Point de nouveau film sur Mr Hublot - « Revenir sur Mr Hublot, avec ce format non dialogué, ce serait compliqué » souligne-t-il avant de rappeler que l’univers de Stéphane Halleux est à la base d’un projet de long métrage qui est en train de se développer du côté de La Fabrique d’Images (NDLR The Defects réalisé par Federico Milella) - mais, si Nächst Statioun!, série où deux petits extraterrestres viennent découvrir les merveilles du Luxembourg, fait un tabac dans toute l’Amérique latine ou si Deep in the Bowl, qui s’intéresse à la vie de poissons dans un petit aquarium, est coproduit par un géant chinois de l’internet, c’est aussi, en partie grâce à Mr Hublot et à son Oscar.

Revers de la médaille, à cause du succès et de tout le travail de production et de développement de nouveaux projets, Laurent Witz a dû, temporairement du moins, laisser tomber la réalisation. Son dernier projet, qui a reçu le feu vert du film fund le 16 février dernier, 3,2,1,Go, est une série d’animation de 26 épisodes de 7 minutes sur le sport, « mais pas sur la gagne » précise le producteur. La série mettra en avant « la première finalité du sport qui n’est pas forcément d’être le meilleur, mais de prendre du plaisir, de se construire, d’apprendre des valeurs comme l’esprit d’équipe, le dépassement de soi, à surmonter les échecs… ». Un projet qui va l’occuper lui et sa structure pendant « un an et demi ou 2 ans ». En attendant, des long métrages produits par Zeilt devraient également être finalisés : Benjamin Bat et Into the Wonderwoods.

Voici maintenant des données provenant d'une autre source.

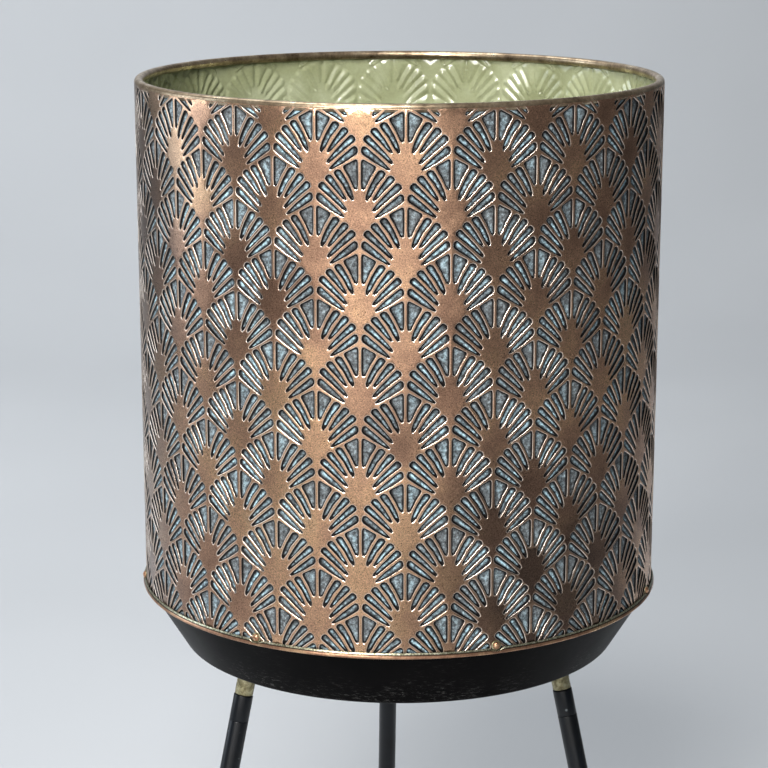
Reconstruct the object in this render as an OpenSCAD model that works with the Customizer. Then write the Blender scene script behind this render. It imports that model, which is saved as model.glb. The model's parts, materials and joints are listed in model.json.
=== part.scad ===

Tout en espérant, un jour, retourner à la réalisation, Laurent Witz continue son travail qu’il résume de la sorte : « Imaginer de nouvelles histoires, faire vivre des émotions aux gens, passer des messages. À travers mes projets, on peut faire tout ça. On a une chance énorme, on a un impact sur le public. Et ça, c’est amplement suffisant pour se lever le matin ».